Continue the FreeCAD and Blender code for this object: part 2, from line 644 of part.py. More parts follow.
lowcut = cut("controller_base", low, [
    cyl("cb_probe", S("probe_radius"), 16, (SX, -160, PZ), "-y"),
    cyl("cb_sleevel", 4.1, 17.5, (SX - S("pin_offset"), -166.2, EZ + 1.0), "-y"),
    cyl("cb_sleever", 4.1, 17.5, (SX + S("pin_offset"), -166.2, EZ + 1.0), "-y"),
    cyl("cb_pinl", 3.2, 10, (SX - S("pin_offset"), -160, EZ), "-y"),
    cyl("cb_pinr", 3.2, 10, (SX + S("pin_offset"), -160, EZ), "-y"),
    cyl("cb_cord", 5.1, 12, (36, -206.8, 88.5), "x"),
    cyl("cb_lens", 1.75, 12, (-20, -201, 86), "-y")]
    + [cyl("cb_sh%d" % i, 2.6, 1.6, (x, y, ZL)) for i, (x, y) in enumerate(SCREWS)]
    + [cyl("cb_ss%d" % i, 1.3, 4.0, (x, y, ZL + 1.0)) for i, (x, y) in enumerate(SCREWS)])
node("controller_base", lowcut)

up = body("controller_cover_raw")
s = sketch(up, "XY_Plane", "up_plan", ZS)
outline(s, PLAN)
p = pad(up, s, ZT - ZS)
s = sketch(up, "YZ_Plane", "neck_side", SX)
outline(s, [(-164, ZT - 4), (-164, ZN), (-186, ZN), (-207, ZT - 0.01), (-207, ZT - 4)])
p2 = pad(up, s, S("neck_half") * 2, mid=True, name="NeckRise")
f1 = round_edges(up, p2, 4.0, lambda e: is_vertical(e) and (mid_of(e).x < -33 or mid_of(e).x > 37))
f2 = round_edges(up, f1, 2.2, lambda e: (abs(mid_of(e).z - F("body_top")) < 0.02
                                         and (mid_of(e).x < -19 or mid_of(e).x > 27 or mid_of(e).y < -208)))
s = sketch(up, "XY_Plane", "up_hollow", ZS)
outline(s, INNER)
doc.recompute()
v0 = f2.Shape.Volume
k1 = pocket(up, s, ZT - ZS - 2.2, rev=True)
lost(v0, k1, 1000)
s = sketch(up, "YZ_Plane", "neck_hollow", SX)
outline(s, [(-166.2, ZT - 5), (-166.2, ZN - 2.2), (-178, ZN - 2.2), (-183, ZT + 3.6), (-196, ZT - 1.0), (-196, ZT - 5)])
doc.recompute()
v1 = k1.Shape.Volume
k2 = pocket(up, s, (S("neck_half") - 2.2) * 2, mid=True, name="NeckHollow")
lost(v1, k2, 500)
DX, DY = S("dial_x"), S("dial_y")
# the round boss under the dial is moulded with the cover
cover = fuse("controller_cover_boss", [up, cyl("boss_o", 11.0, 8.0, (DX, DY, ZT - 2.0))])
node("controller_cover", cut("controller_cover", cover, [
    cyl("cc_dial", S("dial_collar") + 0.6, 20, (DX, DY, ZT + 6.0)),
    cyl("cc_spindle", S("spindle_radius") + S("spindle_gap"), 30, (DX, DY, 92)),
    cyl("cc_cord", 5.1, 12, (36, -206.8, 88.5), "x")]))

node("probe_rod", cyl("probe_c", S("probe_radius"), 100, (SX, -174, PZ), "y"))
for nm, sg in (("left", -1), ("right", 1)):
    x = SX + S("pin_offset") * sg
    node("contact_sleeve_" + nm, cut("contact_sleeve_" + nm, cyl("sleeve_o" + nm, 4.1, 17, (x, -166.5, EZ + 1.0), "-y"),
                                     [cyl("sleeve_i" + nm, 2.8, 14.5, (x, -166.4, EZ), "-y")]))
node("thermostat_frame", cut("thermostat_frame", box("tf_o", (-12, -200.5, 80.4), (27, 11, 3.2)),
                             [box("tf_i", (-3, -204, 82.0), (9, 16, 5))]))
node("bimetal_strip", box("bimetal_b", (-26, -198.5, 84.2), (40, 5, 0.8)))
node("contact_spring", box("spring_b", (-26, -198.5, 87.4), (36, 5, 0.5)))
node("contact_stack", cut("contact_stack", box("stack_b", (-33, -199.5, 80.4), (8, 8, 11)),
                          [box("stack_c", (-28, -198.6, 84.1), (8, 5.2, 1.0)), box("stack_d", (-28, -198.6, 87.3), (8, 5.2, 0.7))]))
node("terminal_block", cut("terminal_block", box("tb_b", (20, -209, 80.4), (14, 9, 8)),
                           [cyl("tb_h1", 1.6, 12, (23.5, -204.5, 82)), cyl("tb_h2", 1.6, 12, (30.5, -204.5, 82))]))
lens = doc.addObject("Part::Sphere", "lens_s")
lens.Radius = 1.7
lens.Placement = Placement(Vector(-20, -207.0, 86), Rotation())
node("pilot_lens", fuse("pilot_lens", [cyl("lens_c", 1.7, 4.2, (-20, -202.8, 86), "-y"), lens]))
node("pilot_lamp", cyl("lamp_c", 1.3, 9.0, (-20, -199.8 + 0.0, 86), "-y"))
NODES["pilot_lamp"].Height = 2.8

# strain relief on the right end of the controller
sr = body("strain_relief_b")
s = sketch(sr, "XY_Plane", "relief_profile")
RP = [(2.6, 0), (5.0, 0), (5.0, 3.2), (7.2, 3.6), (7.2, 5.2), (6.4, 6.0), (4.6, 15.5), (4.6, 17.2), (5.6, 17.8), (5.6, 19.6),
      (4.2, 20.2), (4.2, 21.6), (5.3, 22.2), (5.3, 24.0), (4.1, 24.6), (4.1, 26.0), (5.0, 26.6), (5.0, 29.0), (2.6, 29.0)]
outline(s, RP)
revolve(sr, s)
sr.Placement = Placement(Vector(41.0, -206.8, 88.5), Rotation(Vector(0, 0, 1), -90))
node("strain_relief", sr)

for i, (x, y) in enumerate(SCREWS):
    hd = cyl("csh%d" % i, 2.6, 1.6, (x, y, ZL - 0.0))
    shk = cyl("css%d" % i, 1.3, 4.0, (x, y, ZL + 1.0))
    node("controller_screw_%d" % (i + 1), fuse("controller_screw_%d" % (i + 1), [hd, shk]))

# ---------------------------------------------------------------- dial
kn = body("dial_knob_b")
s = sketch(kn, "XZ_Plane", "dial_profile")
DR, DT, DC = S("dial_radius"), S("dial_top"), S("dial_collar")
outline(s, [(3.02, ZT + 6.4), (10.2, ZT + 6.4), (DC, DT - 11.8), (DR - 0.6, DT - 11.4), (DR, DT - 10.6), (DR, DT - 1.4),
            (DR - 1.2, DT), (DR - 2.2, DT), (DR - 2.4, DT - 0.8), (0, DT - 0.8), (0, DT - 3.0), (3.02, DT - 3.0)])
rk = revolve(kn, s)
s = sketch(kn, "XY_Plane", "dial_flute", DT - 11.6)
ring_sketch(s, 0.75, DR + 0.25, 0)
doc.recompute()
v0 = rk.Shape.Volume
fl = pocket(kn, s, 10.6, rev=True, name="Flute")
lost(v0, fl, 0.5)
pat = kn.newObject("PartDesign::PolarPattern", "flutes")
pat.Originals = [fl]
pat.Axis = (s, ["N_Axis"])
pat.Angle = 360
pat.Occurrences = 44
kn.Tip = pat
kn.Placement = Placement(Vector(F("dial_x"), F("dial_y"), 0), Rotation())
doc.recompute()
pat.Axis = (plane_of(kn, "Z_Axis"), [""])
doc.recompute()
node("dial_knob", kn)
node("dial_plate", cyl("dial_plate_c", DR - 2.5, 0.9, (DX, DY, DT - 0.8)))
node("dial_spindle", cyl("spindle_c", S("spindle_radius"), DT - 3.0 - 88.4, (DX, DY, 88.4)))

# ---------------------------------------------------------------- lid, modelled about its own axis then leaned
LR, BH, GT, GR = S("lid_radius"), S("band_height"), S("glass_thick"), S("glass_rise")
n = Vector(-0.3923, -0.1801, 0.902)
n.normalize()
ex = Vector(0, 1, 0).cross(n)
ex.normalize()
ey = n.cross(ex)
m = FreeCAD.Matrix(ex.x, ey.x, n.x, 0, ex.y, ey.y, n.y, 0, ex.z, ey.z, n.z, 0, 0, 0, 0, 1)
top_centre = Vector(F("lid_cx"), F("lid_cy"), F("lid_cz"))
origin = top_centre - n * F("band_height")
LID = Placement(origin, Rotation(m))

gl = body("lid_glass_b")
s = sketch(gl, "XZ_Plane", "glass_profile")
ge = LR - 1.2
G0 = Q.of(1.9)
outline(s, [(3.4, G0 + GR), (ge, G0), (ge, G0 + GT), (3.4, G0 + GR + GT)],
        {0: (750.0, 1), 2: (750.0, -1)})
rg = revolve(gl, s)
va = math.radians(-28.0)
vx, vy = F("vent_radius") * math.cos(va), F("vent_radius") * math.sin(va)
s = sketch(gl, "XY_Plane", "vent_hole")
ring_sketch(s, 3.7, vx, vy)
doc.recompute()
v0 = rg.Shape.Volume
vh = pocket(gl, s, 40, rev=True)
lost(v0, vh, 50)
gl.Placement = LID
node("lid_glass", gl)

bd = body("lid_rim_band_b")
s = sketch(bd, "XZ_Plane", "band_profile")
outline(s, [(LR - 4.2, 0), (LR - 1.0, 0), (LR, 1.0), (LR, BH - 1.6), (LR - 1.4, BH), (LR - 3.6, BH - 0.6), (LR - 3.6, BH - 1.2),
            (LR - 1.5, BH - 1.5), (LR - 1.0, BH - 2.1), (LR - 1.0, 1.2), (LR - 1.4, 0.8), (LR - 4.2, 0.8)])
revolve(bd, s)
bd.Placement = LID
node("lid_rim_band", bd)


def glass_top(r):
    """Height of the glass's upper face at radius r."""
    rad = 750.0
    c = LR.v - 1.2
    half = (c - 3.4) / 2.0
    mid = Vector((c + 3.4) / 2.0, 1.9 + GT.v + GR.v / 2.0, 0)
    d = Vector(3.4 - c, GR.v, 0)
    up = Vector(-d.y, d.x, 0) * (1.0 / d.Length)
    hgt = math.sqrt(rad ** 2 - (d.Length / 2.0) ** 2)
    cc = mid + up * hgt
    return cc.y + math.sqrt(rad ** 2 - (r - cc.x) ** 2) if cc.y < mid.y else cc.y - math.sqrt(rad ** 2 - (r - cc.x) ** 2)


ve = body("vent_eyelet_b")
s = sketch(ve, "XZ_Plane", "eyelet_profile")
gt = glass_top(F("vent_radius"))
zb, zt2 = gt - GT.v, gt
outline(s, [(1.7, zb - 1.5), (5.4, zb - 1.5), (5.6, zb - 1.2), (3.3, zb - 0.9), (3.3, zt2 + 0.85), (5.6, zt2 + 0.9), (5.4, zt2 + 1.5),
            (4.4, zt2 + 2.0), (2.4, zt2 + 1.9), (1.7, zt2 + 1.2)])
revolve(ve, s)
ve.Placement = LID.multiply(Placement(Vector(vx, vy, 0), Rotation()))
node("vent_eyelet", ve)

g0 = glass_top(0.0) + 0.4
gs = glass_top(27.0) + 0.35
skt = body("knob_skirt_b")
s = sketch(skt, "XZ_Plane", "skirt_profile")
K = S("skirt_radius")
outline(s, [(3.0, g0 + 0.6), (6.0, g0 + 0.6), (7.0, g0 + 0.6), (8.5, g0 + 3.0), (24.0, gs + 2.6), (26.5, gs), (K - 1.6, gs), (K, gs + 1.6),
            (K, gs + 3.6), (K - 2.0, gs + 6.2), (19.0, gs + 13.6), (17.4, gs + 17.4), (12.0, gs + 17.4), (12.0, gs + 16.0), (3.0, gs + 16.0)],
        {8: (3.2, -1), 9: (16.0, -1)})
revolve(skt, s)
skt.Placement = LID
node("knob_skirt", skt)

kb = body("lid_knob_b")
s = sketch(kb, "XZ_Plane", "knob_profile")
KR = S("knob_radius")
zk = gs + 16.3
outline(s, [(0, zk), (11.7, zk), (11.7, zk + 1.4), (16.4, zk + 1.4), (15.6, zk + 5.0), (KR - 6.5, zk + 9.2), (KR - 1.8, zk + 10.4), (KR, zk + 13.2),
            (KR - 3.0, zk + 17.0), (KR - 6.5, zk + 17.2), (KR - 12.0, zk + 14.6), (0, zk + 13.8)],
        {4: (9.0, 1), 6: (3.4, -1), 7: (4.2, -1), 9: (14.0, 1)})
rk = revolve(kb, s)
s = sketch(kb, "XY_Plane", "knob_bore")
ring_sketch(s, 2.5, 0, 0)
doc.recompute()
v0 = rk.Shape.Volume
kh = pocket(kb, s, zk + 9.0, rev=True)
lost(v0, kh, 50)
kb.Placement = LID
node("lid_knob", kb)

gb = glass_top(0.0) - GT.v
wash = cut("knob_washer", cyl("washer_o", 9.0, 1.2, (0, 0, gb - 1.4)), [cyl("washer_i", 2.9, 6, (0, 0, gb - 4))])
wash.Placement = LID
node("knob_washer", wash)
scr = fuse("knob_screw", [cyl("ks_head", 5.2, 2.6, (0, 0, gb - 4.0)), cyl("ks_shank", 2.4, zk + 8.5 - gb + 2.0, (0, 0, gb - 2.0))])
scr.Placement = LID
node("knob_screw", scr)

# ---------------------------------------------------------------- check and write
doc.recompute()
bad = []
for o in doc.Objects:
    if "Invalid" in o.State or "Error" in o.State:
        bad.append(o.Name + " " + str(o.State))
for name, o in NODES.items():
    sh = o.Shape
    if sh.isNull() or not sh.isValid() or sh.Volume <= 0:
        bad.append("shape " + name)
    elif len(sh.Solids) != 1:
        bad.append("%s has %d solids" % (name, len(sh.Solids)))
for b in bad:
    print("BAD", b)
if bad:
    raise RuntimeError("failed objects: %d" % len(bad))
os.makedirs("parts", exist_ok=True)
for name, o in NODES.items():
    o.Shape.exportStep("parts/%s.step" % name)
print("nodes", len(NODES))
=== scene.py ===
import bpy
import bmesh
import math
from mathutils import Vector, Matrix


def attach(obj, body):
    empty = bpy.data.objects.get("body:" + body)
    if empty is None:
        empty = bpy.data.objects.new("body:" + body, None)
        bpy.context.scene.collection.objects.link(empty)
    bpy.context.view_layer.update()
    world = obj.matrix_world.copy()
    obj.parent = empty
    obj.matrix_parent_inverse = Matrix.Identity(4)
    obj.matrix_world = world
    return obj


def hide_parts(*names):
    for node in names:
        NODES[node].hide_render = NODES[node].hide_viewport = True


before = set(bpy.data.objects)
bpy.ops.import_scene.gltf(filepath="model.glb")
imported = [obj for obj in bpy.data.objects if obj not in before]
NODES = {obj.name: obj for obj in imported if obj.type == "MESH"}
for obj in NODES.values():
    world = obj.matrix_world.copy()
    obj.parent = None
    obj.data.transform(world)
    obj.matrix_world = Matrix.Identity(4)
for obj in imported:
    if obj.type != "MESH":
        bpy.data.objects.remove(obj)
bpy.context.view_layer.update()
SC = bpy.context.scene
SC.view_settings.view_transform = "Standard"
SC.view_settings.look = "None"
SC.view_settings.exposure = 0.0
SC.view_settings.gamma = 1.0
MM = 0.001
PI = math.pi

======

[GIVEN TASK]: Transcribe nothing but the lines from the line with "obj.data.transform(world)" through the line with "bpy.data.objects.remove(obj)", reproducing each exactly.

[COMPLETE OUTPUT]:
    obj.data.transform(world)
    obj.matrix_world = Matrix.Identity(4)
for obj in imported:
    if obj.type != "MESH":
        bpy.data.objects.remove(obj)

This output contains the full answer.